A smart sale starts before listing day
The most successful condo sales often begin weeks before the listing goes live. That lead time gives you space to gather documents, review the HOA picture, refine pricing, prepare the unit, and build a marketing story that reflects both the property and the building.
For high-end Downtown Denver condos especially, that level of preparation can make a meaningful difference. Buyers in this segment tend to notice presentation, value alignment, and how professionally the opportunity is packaged.
If you are thinking about selling, working with an advisor who understands building-specific pricing, buyer financing concerns, and premium condo marketing can help you move with more confidence. When you are ready for a tailored strategy, connect with Alex Rice for a polished, data-driven approach to selling in Downtown Denver.
FAQs
How is the current market for selling a Downtown Denver condo?
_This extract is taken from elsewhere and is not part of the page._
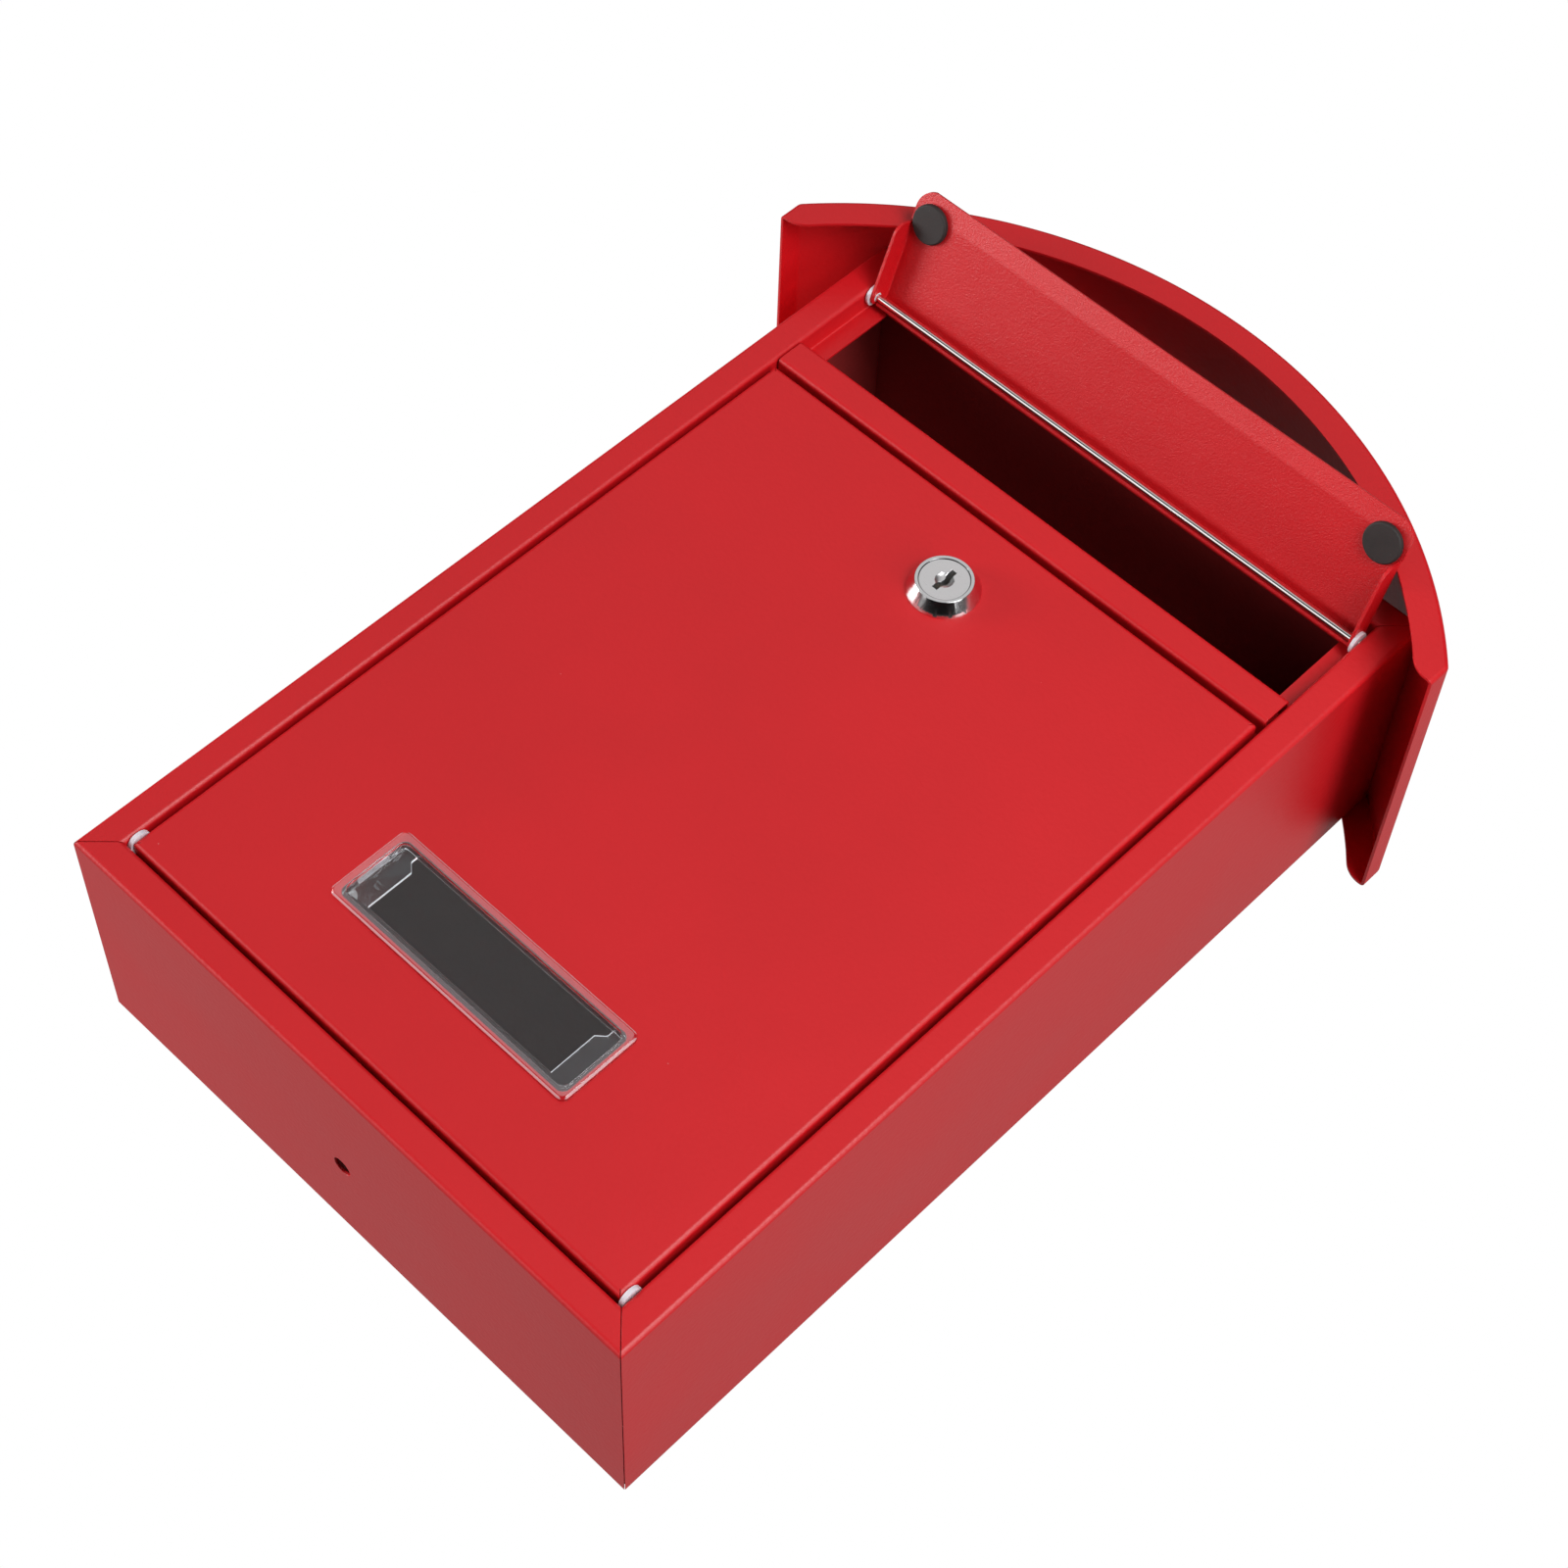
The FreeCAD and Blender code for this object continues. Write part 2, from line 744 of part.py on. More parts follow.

- The market is active overall, but condos and townhomes are softer than the broader Denver market, with more buyer sensitivity around HOA fees, insurance, and negotiation.
How early should you gather HOA documents for a Downtown Denver condo sale?
- You should gather HOA documents as early as possible, ideally before listing, because buyers and lenders often want governing documents, meeting records, and financial information early in the process.
Can a special assessment affect a Downtown Denver condo sale?
- Yes, a special assessment can affect pricing or concessions, and it must be disclosed if it has been approved, even if it has not yet been applied.
What should determine the list price for a Downtown Denver condo?
- Your list price should be based on building-level comparable sales, unit location within the building, views, parking, storage, HOA profile, amenities, and current buyer demand.
What do buyers care about most when touring a Downtown Denver condo?
- Buyers often focus on the unit’s light, condition, outdoor space, and layout, along with building factors like dues, reserves, amenities, parking, storage, and overall upkeep.